“El Hijo del hombre será entregado en manos de los hombres, lo matarán”. Ante el anuncio que les hace el Señor de la pasión que habrá de padecer, los apóstoles “se pusieron muy tristes”. No es la primera vez que les hace este anuncio. Quiere prepararlos para superar el “escándalo de la cruz”. Por esto les añade: “pero resucitará al tercer día”. La última palabra no la tiene el mal, el sufrimiento ¡la tiene Dios! Algo que frecuencia olvidamos. La Cruz es un misterio que no nos cabe en la cabeza. “Escándalo para los judíos, necedad para los gentiles; mas para los llamados, lo mismo judíos que griegos, un Cristo, fuerza de Dios y sabiduría de Dios.” (1 Cor 1, 23–24). El Señor no nos dice que no habrá problemas y dificultades en nuestra vida, pero si nos dice que pasarán, que no tienen la última palabra. La muerte de Cristo en la Cruz no terminó en su muerte, sino en la resurrección y glorificación de su humanidad.

Ciertamente, “debemos hacer todo lo posible para superar el sufrimiento, pero extirparlo del mundo por completo no está en nuestras manos, simplemente porque no podemos desprendernos de nuestra limitación, y porque ninguno de nosotros es capaz de eliminar el poder del mal, de la culpa, que –lo vemos– es una fuente continua de sufrimiento. Esto sólo podría hacerlo Dios: y sólo un Dios que, haciéndose hombre, entrase personalmente en la historia y sufriese en ella (…) Cuando los hombres, intentando evitar toda dolencia, tratan de alejarse de todo lo que podría significar aflicción, cuando quieren ahorrarse la fatiga y el dolor de la verdad, del amor y del bien, caen en una vida vacía en la que quizás ya no existe el dolor, pero en la que la oscura sensación de la falta de sentido y de la soledad es mucho mayor aún. Lo que cura al hombre no es esquivar el sufrimiento y huir ante el dolor, sino la capacidad de aceptar la tribulación, madurar en ella y encontrar en ella un sentido mediante la unión con Cristo, que ha sufrido con amor infinito” (Benedicto XV, Encíclica, “Spes salvi” 36-37).
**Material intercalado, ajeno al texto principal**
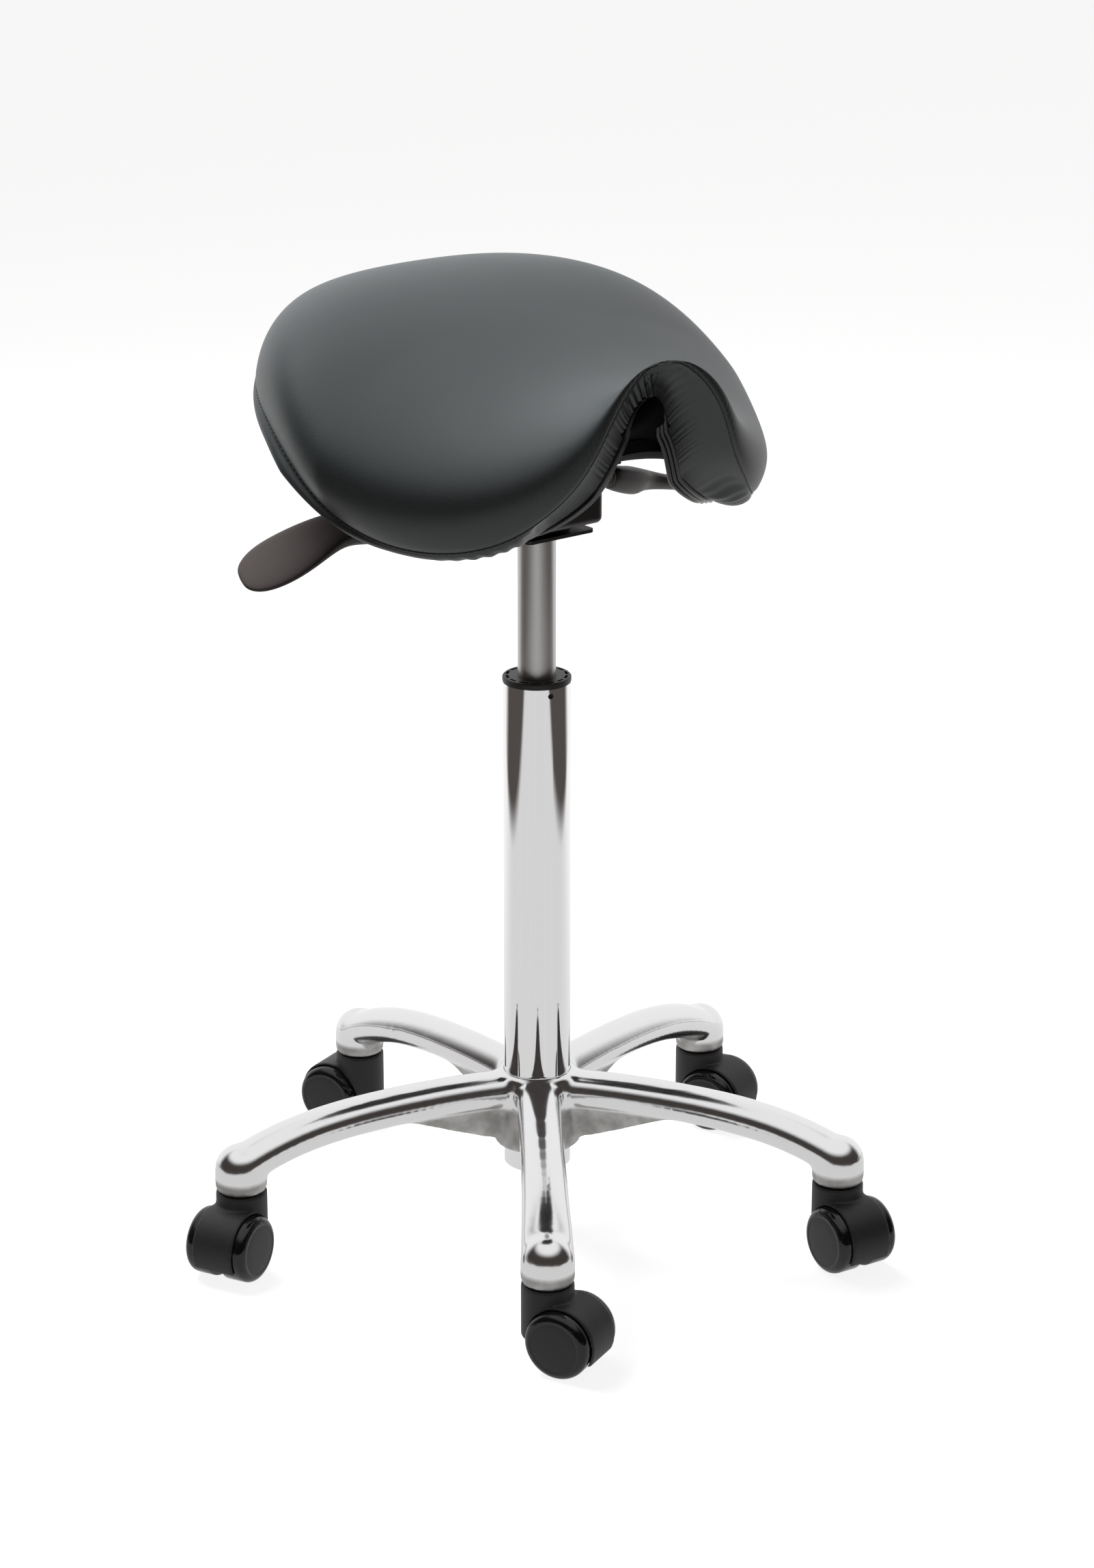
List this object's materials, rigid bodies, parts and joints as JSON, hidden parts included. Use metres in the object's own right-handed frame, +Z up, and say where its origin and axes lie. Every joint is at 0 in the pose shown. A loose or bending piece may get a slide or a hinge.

Unidos a la muerte y resurrección de Jesús permite convertir el dolor en sufrimiento fecundo; hacer, de un mal, un bien y despoja al diablo del arma de la tristeza. Los apóstoles se “pusieron muy tristes”. Una mujer de una pieza, cautivada por la Cruz de Cristo, Santa Teresa Benedicta de la Cruz, nos recordaba cómo “la Cruz no es el fin; la Cruz es la exaltación y mostrará el cielo. La Cruz no sólo es signo, sino también invicta armadura de Cristo: báculo de pastor con el que el divino David se enfrenta al malvado Goliat; báculo con el que Cristo golpea enérgicamente la puerta del cielo y la abre. Cuando se cumplan todas estas cosas, la luz divina se difundirá y colmará a cuantos siguen al Crucificado” (“La Ciencia de la Cruz»”). “Los ojos de los que creen en Cristo vislumbran incluso en la noche más oscura una luz, y ven ya la claridad de un nuevo día» (Benedicto XVI, Discurso, 24-9-2011).

Hacemos nuestra la oración del Papa Francisco en su primera Misa como Sumo Pontífice en la Capilla Sixtina donde fue elegido: “Que el Espíritu Santo, por la plegaria de la Virgen, nuestra Madre, nos conceda a todos nosotros esta gracia: caminar, edificar, confesar a Jesucristo crucificado. Que así sea”.